Hey-
I just thought you guys might be interested to know that
when I post a blog, I say I'm currently listening to whatever is literally
playing on my iTunes at the second I am posting.
This way, you will be able to get a true feel for who I
am, without my having to pretentiously choose some impressive or trendy record
for you. Seriously, people do that.
Oh, and by the way, did I ever tell you the Meat Puppets
story?
um... ok this is going to be a little random, but here
goes:
About 10 (??? it was when I was music director at WVCW, so
like 95 or 96) years ago, I was in Peaches, shopping for something (I think it
was for Orff's "Carmina Burana"), and these two kids were at the
racks next to me, flipping randomly through the CDs. They were blabbing and
babbling and chitchatting about this and that and nothing in particular, when
they came upon the Meat Puppets CD (I don't remember the title, it's the one
with Backwater on it...).
Anyway, so here is how their conversation went:
boy1- "Oh! The Meat Puppets!"
boy2- "Who are they?"
boy1- "I don't know, but my brother says they're
awesome."
boy2- "Awesome"
boy1- "I'm gonna buy it."
Isn't that absolutely horrifying?
It's a weird subject for me to have an opinion on, but I
do.
When I was music director, I used to get calls from the
record labels, and I found out how seedy the music industry really is... You
guys think it's all about the sex and drugs, but it's not.
It's Payola.
You see, in the '50s, the government made it illegal for
record companies to pay radio stations to play their music. So what they do
now, instead, is bribe college DJs with stuff.

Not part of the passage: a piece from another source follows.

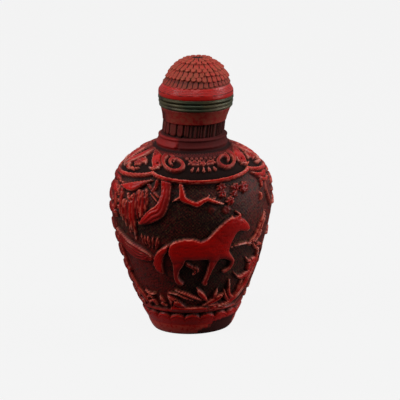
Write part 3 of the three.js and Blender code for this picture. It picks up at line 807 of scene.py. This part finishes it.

So when you hear a song on the radio, it usually does not
mean it's there because someone thinks it's good. It's really because DJs get
all this swag for playing it. The radio stations seriously don't give a rat's
ass about the quality of the music, they just want to play what's popular. And
popularity is based on charts. And charts are based on actual rotations, and
they even get audited for accuracy... And for a new artist to break big on
commercial radio, they have to break on college radio first. College kids are
poor. College DJs are college kids. College DJs need stuff. College DJs get
stuff, for free, from record companies, in exchange for heavily rotating
whatever crap the record company wants them to. You always thought it was about
experts listening and sharing the good stuff with you. You were wrong. Its
about a can cozy with a picture of the Hawthorne Heights album cover art on it.
You gotta keep your beer cold, right?
Furthermore, the American public has no idea how little
they really care about music. Everybody thinks they are into music, but most
people just listen to whatever they get stuck in their heads, which is usually
there because the radio is playing it all the time, which is usually because
it's on the charts, which is usually becuse some record executive bribed all the
DJs to play it. (See above)
This is why you listen to Creed, Alanis Morissette,
Chingy, The Presidents of the United States of America, Linkin Park,
Evanescence, and so on. I could make a list that goes on forever and ever, but
I think you get the drift.
Meanwhile, the really good bands have to struggle to
survive, in the underground, in bars and nightclubs, constantly touring in
their VW Bus, hoping people will watch their video on Havoc. These poor guys
have so much talent and they love what they do, but their careers are
foreshortened by capitalist machinery. Art and money should have to be mutually
exclusive in this world...
So, I urge you to listen to the music that you actually
enjoy listening to. If, instead of everybody just being trendy and trying to
fit in, they were to spend a little of their brainpower actually judging the
quality of the music they listen to, we would never have to suffer through the
likes of Celine Dion, Ricky Martin, Gerardo, Phil Collins, Kanye West, Garth
Brooks, Hanson, New Kids on the Block, Dokken, the Bee Gees, The Dave Matthews
Band, recent works by Elton John, the Black Eyed Peas, or Britney Spears ever
again, and good, talented folks might be able to eat something more than
Maruchan instant ramen and Sam's Choice Cola for dinner every night. (Maruchan
means "circleboy" in Japanese, which is so cute to me. Their logo is
even a cute circle with a little boy face!)
I'm just saying...
By the way, when I was the music director at WVCW, I had a
nickname with certain distribution companies who had integrity, and who I
respected. They called me "the only honest music director in college
radio." When the station dissolved because of political strife, lies,
dishonesty, and ridiculous control issues on the part of a certain faculty
advisor, I went away with it, and I took the nickname with me. I can only hope
that somewhere out there, there is some new kid that takes the music seriously
enough to stand up to these corporate punkoes. Seriously, if you are a music
director at a college radio station, and the guy from SubPOP calls you and
tells you he has a brand new band that sounds just like Green Day crossed with
the Offspring (which is seriously what the guy from SubPOP said... no... yelled
to me about Goldfinger, of all things...) and that you have to play it, tell
him Walgreens sells t-shirts, 4 for ten dollars. That ought to shut him up.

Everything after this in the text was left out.